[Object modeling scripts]
%%

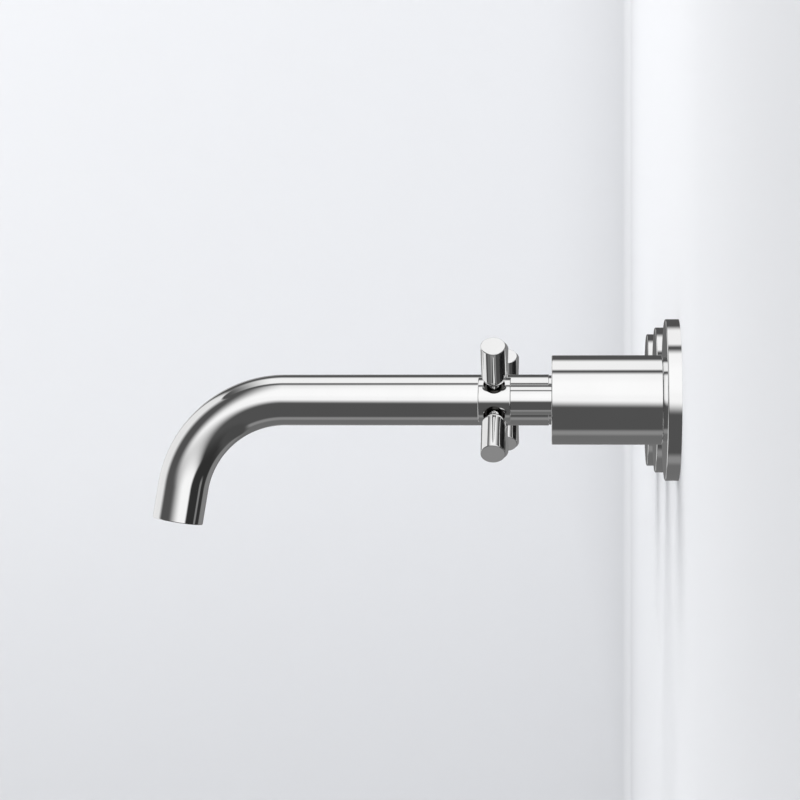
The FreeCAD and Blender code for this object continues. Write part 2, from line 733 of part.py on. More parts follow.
def handle_screw(label, x):
    body = new_body(label)
    top = screw_seat + S.screw_head_height
    turned(body, label + "_turning", [
        (0, screw_tip), (S.screw_radius, screw_tip), (S.screw_radius, screw_seat),
        (S.screw_head_radius, screw_seat), (S.screw_head_radius, top), (0, top),
    ])
    socket = new_sketch(body, label + "_socket_outline", "XY_Plane", top)
    draw_hexagon(socket, S.key_socket_radius)
    cut(body, label + "_socket", socket, S.key_socket_depth)
    place(body, x)


def index_cap(label, x):
    body = new_body(label)
    bore = S.dot_radius + S.dot_gap
    dot_seat = hub_front - S.dot_thickness
    turned(body, label + "_disc", [
        (0, cap_seat), (S.cap_radius, cap_seat), (S.cap_radius, hub_front), (bore, hub_front),
        (bore, dot_seat), (0, dot_seat),
    ])
    place(body, x)


def index_dot(label, x):
    body = new_body(label)
    back = hub_front - S.dot_thickness
    turned(body, label + "_disc", [
        (0, back), (S.dot_radius, back), (S.dot_radius, hub_front), (0, hub_front),
    ])
    place(body, x)


# Spout


def spout_nipple(label):
    body = new_body(label)
    section = S.spout_ring_section
    bore = S.spout_nipple_bore
    spigot = spout_bore - S.spigot_gap
    rear = boss_face - S.outlet_thread_length
    end = S.spout_ring_second + S.spigot_lead
    turned(body, label + "_turning", [
        (bore, rear), (S.outlet_thread, rear), (S.outlet_thread, boss_face),
        (nipple_radius, boss_face), (nipple_radius, S.nipple_front), (spigot, S.nipple_front),
    ] + ring_groove(spigot, spout_bore, section, S.spout_ring_first)
      + ring_groove(spigot, spout_bore, section, S.spout_ring_second) + [
        (spigot, end), (bore, end),
    ])
    place(body)


def spout_sleeve(label):
    body = new_body(label)
    turned(body, label + "_shell", sleeve_outside() + [
        (spout_neck_bore, S.sleeve_front), (spout_neck_bore, sleeve_step),
        (thread_bore, sleeve_step),
    ])
    round_sleeve(body, label)
    down = Rotation(Vector(1, 0, 0), 90)
    hole = S.grub_radius + S.thread_clearance
    length = S.sleeve_radius + S.cut_spare
    rod(body, label + "_hole", hole, length, 0, 0, S.grub_station, down, True)
    place(body)


def grub_screw(label):
    body = new_body(label)
    end = S.sleeve_radius - S.grub_recess
    turned(body, label + "_turning", [
        (0, spout_neck_bore), (S.grub_radius, spout_neck_bore), (S.grub_radius, end), (0, end),
    ])
    socket = new_sketch(body, label + "_socket_outline", "XY_Plane", end)
    draw_hexagon(socket, S.key_socket_radius)
    cut(body, label + "_socket", socket, S.key_socket_depth)
    place(body, 0, -S.grub_station, 0, Rotation(Vector(1, 0, 0), 180))


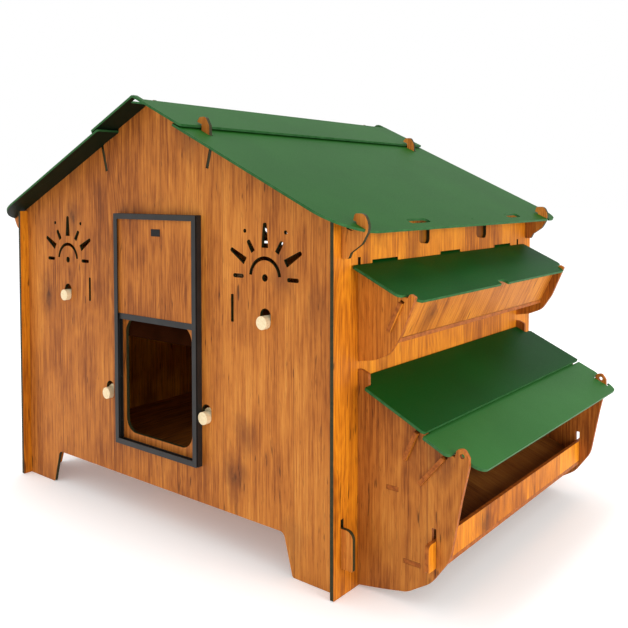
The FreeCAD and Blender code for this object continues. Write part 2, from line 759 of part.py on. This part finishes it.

%%

Write out the entries in full, exactly as given.

Exercise response –
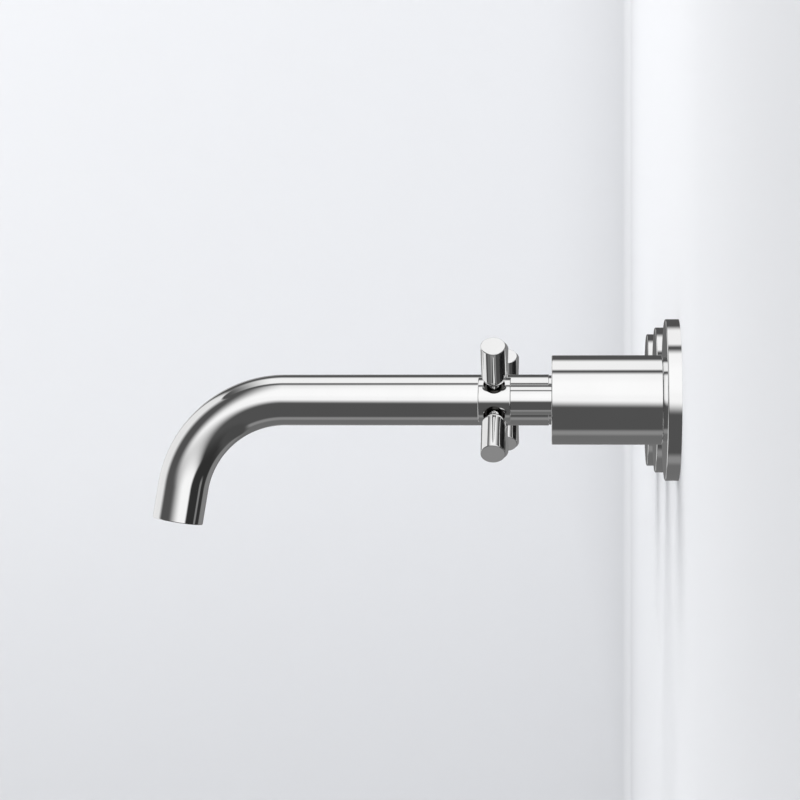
The FreeCAD and Blender code for this object continues. Write part 2, from line 733 of part.py on. More parts follow.
def handle_screw(label, x):
    body = new_body(label)
    top = screw_seat + S.screw_head_height
    turned(body, label + "_turning", [
        (0, screw_tip), (S.screw_radius, screw_tip), (S.screw_radius, screw_seat),
        (S.screw_head_radius, screw_seat), (S.screw_head_radius, top), (0, top),
    ])
    socket = new_sketch(body, label + "_socket_outline", "XY_Plane", top)
    draw_hexagon(socket, S.key_socket_radius)
    cut(body, label + "_socket", socket, S.key_socket_depth)
    place(body, x)


def index_cap(label, x):
    body = new_body(label)
    bore = S.dot_radius + S.dot_gap
    dot_seat = hub_front - S.dot_thickness
    turned(body, label + "_disc", [
        (0, cap_seat), (S.cap_radius, cap_seat), (S.cap_radius, hub_front), (bore, hub_front),
        (bore, dot_seat), (0, dot_seat),
    ])
    place(body, x)


def index_dot(label, x):
    body = new_body(label)
    back = hub_front - S.dot_thickness
    turned(body, label + "_disc", [
        (0, back), (S.dot_radius, back), (S.dot_radius, hub_front), (0, hub_front),
    ])
    place(body, x)


# Spout


def spout_nipple(label):
    body = new_body(label)
    section = S.spout_ring_section
    bore = S.spout_nipple_bore
    spigot = spout_bore - S.spigot_gap
    rear = boss_face - S.outlet_thread_length
    end = S.spout_ring_second + S.spigot_lead
    turned(body, label + "_turning", [
        (bore, rear), (S.outlet_thread, rear), (S.outlet_thread, boss_face),
        (nipple_radius, boss_face), (nipple_radius, S.nipple_front), (spigot, S.nipple_front),
    ] + ring_groove(spigot, spout_bore, section, S.spout_ring_first)
      + ring_groove(spigot, spout_bore, section, S.spout_ring_second) + [
        (spigot, end), (bore, end),
    ])
    place(body)


def spout_sleeve(label):
    body = new_body(label)
    turned(body, label + "_shell", sleeve_outside() + [
        (spout_neck_bore, S.sleeve_front), (spout_neck_bore, sleeve_step),
        (thread_bore, sleeve_step),
    ])
    round_sleeve(body, label)
    down = Rotation(Vector(1, 0, 0), 90)
    hole = S.grub_radius + S.thread_clearance
    length = S.sleeve_radius + S.cut_spare
    rod(body, label + "_hole", hole, length, 0, 0, S.grub_station, down, True)
    place(body)


def grub_screw(label):
    body = new_body(label)
    end = S.sleeve_radius - S.grub_recess
    turned(body, label + "_turning", [
        (0, spout_neck_bore), (S.grub_radius, spout_neck_bore), (S.grub_radius, end), (0, end),
    ])
    socket = new_sketch(body, label + "_socket_outline", "XY_Plane", end)
    draw_hexagon(socket, S.key_socket_radius)
    cut(body, label + "_socket", socket, S.key_socket_depth)
    place(body, 0, -S.grub_station, 0, Rotation(Vector(1, 0, 0), 180))


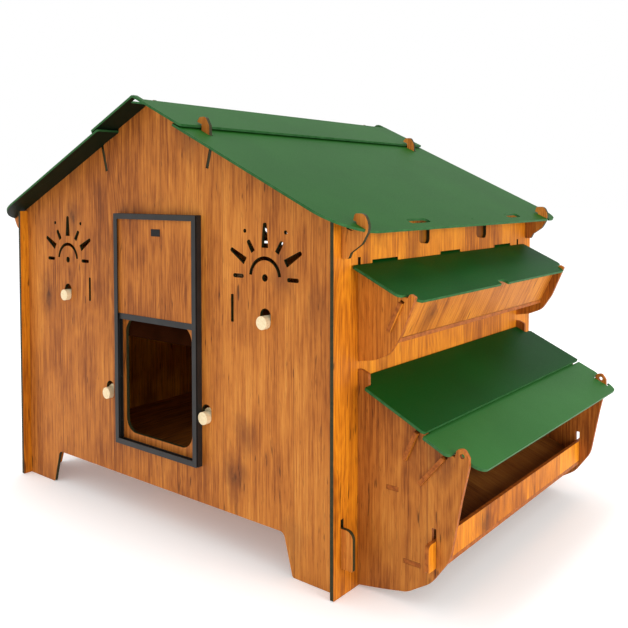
The FreeCAD and Blender code for this object continues. Write part 2, from line 759 of part.py on. This part finishes it.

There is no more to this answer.